A street in the holy city of Makkah is decorated with Ramadan lights. (SPA)
A street in the holy city of Makkah is decorated with Ramadan lights. (SPA)

The third edition of the “Mirkaz ABalad AlAmeen”, a leading platform for exchanging opportunities in Makkah, will kick off on Sunday, under the theme “Makkah Inspires the World.”

The platform, organized by the Holy Makkah Municipality, will feature 15 exceptional Ramadan evenings focused on dialogue, knowledge exchange, and cross-sector engagement.

Makkah Mayor Musad Aldaood said the platform redefines development from Makkah, where faith meets inspiration and values are transformed into a comprehensive civilizational experience.

He noted that the initiative reflects the ambitions of Saudi Vision 2030 and showcases Makkah to the world as a living model of creativity, leadership, and innovation.
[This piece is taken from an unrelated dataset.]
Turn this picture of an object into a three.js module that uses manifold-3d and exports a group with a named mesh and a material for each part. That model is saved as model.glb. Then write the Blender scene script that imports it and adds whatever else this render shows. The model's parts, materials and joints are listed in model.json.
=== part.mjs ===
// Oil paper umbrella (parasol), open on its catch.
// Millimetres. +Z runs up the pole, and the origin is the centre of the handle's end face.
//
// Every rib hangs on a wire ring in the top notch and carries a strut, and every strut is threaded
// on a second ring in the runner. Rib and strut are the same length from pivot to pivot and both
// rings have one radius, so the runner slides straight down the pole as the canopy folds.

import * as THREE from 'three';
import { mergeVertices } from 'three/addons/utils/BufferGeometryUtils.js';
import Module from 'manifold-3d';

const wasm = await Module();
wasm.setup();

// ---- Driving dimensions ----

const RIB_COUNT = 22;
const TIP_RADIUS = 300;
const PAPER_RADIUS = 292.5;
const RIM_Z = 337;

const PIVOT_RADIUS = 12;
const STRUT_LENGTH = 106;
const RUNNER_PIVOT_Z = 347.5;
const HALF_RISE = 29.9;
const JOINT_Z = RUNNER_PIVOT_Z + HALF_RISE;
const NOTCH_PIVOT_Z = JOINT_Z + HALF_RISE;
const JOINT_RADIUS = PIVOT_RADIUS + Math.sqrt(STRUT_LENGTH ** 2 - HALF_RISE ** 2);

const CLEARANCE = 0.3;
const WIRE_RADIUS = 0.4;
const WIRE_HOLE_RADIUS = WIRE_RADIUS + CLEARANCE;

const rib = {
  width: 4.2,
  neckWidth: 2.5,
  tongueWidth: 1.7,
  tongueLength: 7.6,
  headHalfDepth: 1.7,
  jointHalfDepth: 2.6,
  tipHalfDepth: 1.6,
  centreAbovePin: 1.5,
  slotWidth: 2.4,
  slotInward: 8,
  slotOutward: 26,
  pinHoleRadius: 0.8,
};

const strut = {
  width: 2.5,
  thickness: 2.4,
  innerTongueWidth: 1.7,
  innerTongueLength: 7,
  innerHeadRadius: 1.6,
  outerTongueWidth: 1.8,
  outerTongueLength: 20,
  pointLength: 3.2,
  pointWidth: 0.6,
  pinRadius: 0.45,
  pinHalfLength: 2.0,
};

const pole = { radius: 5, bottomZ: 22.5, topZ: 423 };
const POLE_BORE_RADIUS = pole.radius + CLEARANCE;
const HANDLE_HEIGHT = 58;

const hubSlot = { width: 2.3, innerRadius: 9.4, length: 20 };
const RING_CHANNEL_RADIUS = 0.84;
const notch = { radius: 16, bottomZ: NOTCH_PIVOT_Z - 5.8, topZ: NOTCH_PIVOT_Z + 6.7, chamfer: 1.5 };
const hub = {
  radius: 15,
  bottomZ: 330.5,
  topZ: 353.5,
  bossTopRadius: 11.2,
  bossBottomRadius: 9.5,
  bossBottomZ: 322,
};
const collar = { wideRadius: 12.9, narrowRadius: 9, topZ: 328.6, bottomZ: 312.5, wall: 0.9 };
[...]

The upcoming edition will host more than 65 speakers, including executive leaders and decision-makers from across all three sectors, alongside futurists, entrepreneurs, and leading voices in culture and inspiration from artists, writers, media professionals, and innovators.

The program targets 12 key sectors: technology and digital transformation, financial investment, communications and media, real estate development, transport and logistics, banking services, youth and sports, tourism and culture, hospitality and catering, Hajj and Umrah, the third sector, and healthcare.